▸ **Recorded data**:
☆ ☆ ☆ ☆

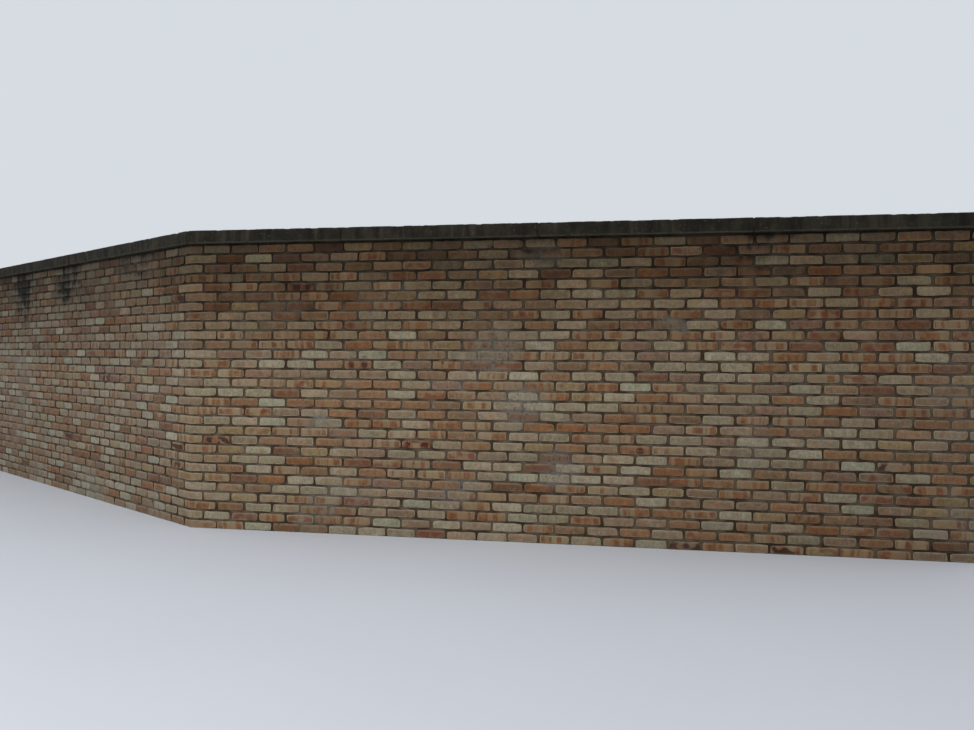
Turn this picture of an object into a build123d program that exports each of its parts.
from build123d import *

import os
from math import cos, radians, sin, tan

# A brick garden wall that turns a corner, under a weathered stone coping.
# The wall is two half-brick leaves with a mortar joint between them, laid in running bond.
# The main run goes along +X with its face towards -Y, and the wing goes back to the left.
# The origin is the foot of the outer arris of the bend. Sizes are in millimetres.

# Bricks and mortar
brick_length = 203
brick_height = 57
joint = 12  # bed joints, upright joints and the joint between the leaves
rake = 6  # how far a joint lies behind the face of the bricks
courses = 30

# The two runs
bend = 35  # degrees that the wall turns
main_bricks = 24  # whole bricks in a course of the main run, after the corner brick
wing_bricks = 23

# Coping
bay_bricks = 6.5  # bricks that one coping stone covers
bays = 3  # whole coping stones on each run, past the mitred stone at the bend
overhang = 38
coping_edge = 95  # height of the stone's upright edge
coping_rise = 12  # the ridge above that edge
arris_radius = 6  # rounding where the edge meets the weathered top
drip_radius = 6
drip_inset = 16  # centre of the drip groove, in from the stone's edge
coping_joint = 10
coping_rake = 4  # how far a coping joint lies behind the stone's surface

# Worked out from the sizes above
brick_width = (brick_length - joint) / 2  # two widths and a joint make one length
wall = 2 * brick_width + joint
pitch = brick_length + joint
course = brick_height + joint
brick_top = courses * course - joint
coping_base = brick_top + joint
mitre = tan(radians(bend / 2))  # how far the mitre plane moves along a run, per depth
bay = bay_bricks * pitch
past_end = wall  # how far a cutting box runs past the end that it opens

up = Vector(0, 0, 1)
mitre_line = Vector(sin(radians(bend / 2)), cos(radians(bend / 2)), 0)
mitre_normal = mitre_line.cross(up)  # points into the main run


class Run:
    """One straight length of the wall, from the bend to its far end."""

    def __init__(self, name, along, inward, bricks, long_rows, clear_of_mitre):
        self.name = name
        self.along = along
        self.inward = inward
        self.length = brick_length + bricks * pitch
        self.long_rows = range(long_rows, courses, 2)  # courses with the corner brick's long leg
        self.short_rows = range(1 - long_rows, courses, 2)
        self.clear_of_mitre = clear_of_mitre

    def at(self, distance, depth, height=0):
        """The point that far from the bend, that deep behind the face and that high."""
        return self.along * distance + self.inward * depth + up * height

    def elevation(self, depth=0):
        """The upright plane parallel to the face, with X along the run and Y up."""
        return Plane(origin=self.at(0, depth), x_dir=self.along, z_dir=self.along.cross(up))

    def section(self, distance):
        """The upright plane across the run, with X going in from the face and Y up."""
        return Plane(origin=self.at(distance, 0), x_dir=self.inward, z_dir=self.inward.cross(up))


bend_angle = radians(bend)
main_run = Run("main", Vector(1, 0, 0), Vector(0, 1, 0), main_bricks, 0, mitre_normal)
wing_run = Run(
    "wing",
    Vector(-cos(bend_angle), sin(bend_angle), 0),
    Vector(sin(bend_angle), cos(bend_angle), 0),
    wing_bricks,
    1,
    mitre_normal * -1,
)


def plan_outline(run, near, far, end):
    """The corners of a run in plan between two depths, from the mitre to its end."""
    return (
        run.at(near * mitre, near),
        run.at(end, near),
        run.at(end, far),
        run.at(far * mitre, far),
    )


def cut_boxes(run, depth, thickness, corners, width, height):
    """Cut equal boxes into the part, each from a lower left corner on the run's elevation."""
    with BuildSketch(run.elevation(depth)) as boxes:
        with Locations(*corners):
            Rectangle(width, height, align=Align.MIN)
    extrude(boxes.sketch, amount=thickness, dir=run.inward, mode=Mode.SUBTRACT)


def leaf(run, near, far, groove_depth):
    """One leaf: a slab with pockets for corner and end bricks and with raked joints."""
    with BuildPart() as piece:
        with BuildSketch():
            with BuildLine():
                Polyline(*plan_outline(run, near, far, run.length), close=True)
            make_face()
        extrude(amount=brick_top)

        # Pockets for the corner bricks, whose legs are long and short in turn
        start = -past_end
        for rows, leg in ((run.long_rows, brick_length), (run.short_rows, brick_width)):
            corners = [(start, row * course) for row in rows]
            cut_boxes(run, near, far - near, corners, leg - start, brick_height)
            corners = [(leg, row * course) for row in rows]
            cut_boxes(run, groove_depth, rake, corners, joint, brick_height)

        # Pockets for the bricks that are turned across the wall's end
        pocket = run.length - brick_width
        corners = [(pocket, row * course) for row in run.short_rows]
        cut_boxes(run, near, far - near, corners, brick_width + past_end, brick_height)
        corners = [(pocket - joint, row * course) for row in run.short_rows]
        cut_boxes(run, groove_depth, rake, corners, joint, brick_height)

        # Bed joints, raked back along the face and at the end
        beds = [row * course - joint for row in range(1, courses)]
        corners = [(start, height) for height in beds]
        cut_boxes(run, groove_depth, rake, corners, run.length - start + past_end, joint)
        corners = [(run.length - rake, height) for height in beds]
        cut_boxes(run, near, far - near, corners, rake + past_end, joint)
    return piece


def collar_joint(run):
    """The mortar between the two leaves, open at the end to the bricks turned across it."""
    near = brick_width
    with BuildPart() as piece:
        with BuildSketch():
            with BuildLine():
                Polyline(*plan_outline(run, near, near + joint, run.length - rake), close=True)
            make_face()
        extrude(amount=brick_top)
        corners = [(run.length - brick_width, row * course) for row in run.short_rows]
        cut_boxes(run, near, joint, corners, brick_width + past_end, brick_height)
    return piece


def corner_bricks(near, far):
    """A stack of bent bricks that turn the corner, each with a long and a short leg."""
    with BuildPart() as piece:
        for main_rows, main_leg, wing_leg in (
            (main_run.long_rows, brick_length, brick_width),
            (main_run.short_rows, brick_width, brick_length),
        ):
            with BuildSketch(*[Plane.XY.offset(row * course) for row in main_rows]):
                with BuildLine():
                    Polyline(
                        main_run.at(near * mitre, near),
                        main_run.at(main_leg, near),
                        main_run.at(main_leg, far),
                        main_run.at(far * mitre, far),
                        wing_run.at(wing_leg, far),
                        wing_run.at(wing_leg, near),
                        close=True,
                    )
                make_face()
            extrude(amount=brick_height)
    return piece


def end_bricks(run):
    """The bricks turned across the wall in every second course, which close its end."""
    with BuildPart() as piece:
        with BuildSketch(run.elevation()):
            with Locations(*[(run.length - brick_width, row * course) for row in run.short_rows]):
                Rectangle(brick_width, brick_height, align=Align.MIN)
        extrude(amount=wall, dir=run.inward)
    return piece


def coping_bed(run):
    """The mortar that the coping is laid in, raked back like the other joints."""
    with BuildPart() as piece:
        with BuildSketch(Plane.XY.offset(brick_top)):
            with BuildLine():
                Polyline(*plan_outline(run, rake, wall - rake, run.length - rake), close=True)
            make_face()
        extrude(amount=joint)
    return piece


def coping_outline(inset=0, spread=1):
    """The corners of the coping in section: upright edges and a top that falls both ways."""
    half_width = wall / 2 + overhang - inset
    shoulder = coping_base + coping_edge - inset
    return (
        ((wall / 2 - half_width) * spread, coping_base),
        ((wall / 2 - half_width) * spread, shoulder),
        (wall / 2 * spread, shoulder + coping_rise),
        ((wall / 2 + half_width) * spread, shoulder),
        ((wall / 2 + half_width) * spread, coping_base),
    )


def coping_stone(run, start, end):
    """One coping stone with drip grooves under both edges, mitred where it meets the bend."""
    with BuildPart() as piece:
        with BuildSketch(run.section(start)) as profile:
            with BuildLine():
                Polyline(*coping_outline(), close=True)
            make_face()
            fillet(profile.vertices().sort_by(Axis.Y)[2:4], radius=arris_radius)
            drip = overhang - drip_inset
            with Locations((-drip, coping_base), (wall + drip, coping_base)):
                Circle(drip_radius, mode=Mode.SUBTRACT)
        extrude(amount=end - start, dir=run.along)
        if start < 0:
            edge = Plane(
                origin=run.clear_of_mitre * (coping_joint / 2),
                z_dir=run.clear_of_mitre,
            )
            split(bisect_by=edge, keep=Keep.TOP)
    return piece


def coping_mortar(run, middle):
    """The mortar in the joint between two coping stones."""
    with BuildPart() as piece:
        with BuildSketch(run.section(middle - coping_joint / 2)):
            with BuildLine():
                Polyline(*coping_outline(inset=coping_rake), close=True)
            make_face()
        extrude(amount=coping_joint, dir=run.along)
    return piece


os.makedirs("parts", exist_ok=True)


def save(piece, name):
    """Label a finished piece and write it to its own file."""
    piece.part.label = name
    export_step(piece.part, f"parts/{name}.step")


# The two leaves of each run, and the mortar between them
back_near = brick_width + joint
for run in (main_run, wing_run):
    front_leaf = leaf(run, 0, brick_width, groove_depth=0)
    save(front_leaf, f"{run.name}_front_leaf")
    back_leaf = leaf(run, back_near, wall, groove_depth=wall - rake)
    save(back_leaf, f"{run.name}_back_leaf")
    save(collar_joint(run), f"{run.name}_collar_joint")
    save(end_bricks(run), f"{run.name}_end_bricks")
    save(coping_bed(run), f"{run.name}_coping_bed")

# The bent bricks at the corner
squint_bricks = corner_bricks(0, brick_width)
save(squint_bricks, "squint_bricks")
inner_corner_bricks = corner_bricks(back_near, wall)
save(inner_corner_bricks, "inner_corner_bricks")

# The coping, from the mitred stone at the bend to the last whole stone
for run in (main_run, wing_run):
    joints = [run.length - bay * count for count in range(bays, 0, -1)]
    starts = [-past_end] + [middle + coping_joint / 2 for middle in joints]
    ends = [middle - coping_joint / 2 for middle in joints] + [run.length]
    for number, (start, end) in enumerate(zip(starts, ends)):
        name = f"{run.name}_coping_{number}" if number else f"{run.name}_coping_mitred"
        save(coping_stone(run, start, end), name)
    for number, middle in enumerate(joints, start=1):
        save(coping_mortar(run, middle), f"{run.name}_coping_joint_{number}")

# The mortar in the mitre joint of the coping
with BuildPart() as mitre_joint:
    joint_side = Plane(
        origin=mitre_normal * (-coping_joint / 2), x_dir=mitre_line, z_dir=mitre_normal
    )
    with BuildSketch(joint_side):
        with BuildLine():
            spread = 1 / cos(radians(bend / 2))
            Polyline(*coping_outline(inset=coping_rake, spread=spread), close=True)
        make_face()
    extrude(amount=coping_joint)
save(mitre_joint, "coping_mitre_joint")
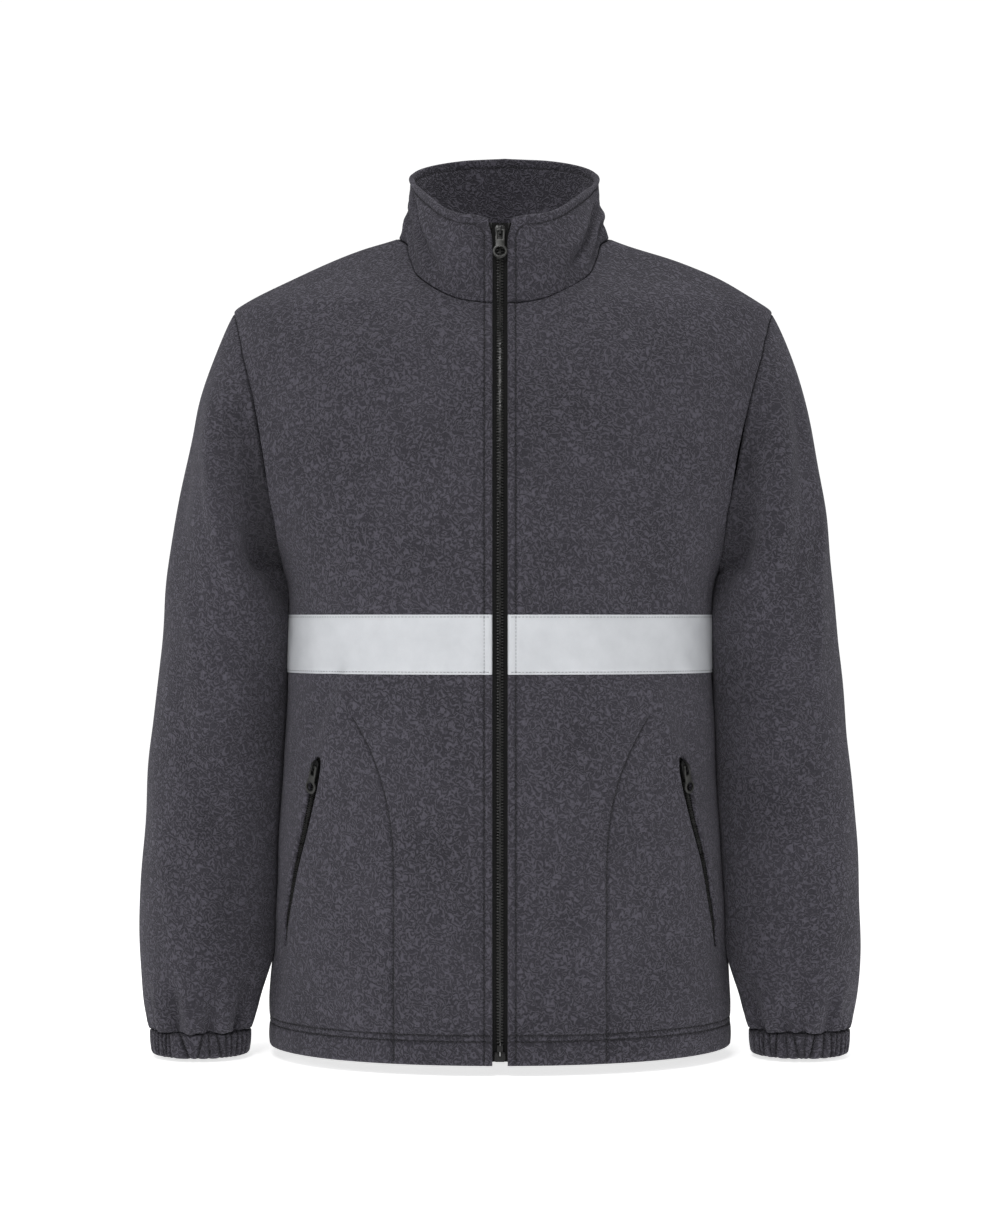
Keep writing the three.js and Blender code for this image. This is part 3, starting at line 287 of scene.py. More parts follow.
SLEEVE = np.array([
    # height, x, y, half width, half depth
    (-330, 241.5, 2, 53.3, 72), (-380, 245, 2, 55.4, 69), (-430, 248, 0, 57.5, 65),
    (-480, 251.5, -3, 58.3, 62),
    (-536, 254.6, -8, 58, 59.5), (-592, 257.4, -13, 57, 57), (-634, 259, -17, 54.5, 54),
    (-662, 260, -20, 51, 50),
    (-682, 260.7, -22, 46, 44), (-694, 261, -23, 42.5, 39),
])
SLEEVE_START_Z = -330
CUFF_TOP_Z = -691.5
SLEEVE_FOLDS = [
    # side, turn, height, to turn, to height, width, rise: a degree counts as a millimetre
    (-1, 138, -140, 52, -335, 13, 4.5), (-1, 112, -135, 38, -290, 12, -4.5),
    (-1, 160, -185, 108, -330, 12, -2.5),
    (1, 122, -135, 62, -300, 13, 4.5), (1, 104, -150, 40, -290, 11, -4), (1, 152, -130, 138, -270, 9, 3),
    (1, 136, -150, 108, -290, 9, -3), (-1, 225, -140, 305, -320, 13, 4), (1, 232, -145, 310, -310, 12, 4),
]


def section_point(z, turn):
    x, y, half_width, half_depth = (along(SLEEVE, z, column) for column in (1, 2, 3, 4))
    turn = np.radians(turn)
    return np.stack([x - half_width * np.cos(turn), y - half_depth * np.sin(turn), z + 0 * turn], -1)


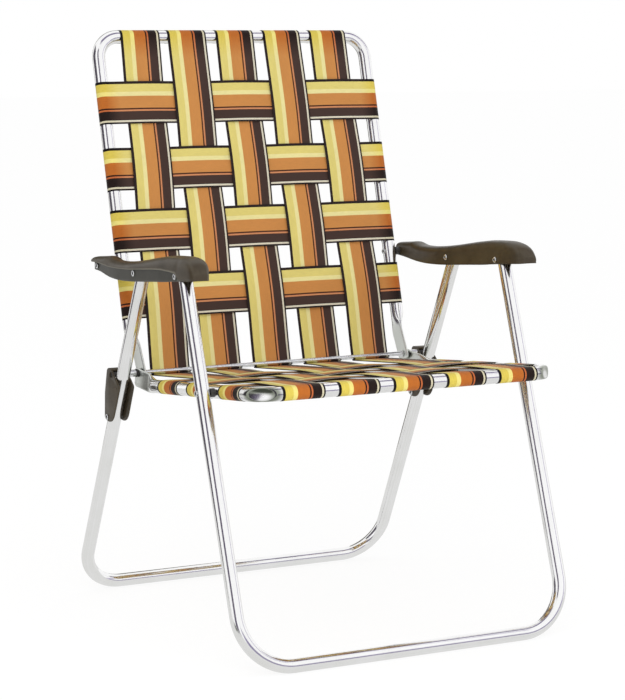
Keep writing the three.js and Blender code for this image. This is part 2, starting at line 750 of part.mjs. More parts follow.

☆ ☆ ☆ ☆

▸ **Prompt**:
Stop after the line containing "# The origin": print exactly the lines from the start of the entries above up to it, that line included.

▸ **Response for this exercise**:
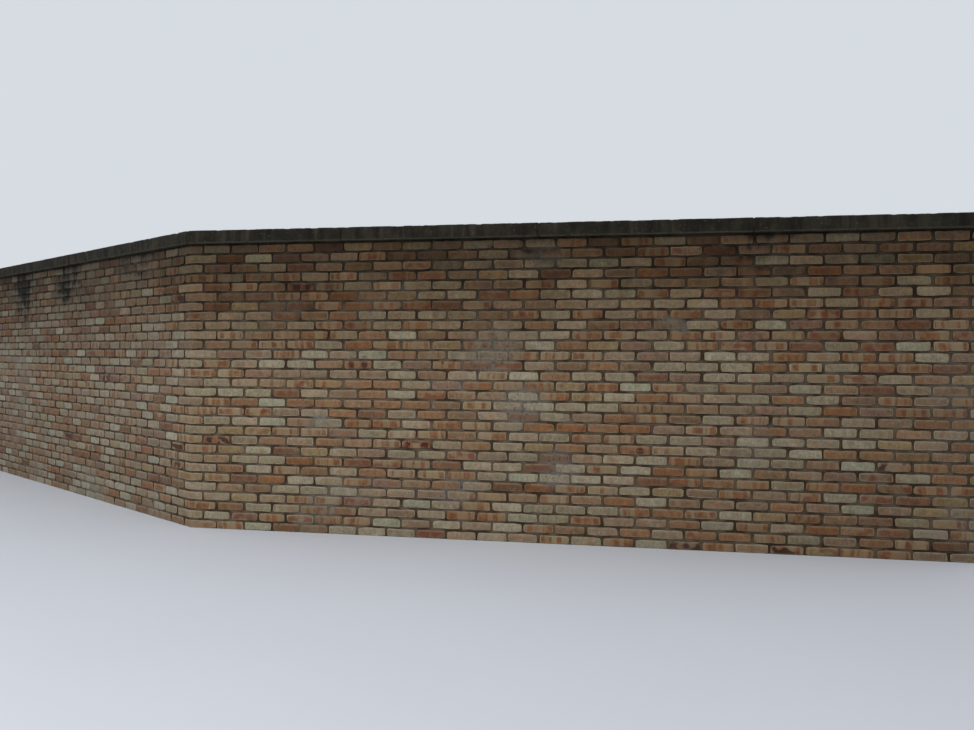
Turn this picture of an object into a build123d program that exports each of its parts.
from build123d import *

import os
from math import cos, radians, sin, tan

# A brick garden wall that turns a corner, under a weathered stone coping.
# The wall is two half-brick leaves with a mortar joint between them, laid in running bond.
# The main run goes along +X with its face towards -Y, and the wing goes back to the left.
# The origin is the foot of the outer arris of the bend. Sizes are in millimetres.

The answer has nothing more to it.